St Mark's Church is an Anglican church situated on North Heath Lane in the newly created Parish and Benefice of Holbrook in the district of Horsham, West Sussex in Great Britain. There is a church hall which is available for hire by community groups or for private functions.

History
The old St Mark's church was founded in 1841, with girls' and boys' schools adjacent to the building. The building was almost entirely rebuilt in 1871, and the chancel was extended in 1888. Following the redevelopment of Horsham town centre the church was mostly demolished, although the church spire was saved and can be seen in the town centre.

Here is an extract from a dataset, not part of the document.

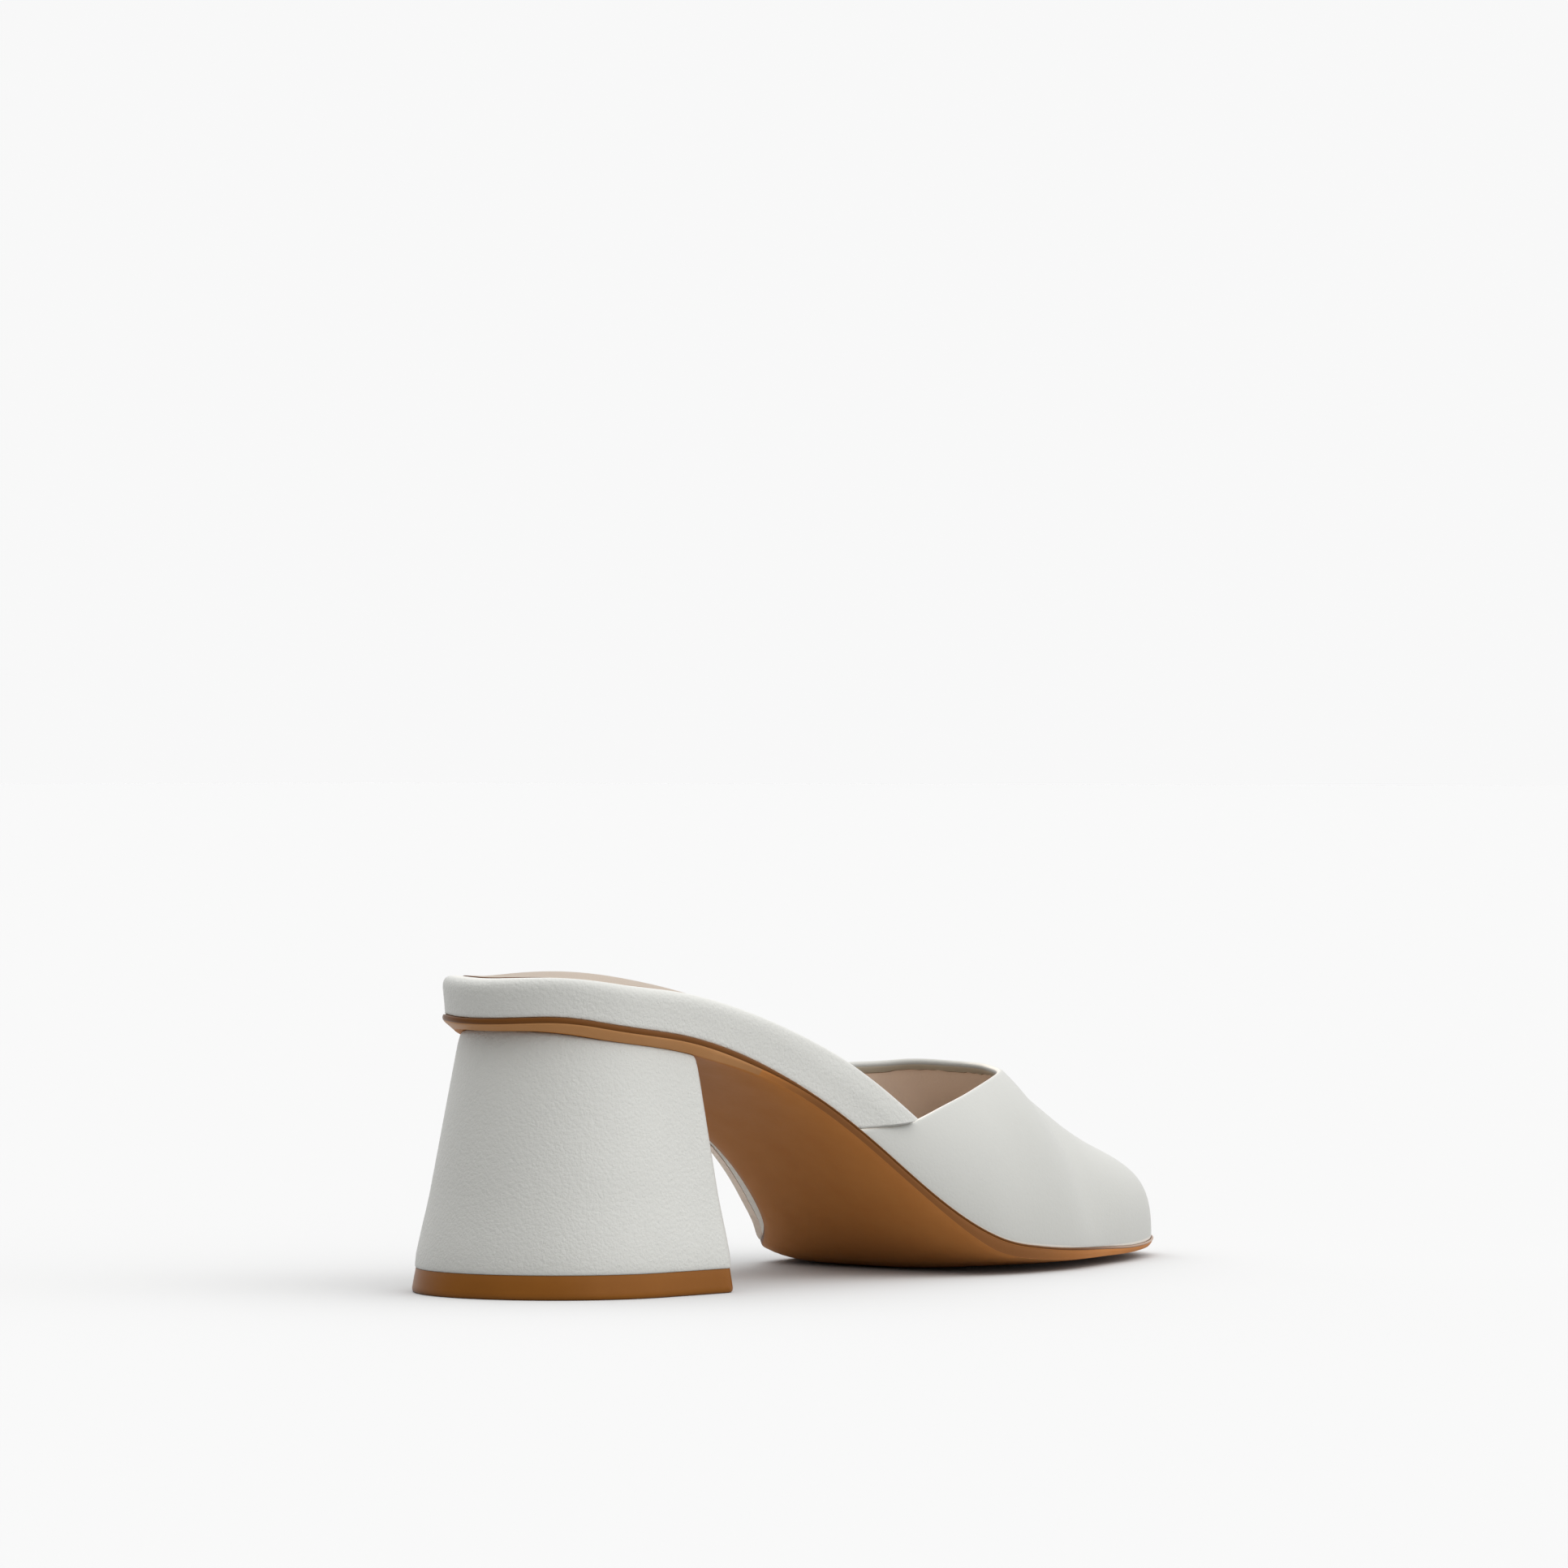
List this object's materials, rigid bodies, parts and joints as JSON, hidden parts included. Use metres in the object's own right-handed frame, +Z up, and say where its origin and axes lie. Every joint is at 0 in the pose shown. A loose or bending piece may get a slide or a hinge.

The new St Mark's church was established in its current location 26 years ago, as a result of the vision of the diocese and parish to move the church to an area of planned housing development. St Mark's Church is a friendly, vibrant, growing, and active church in the heart of North Horsham. The building is modern in style, equipped with good facilities and it stands at the heart of the community which has formed over the last 30 years in the Holbrook area of North Horsham.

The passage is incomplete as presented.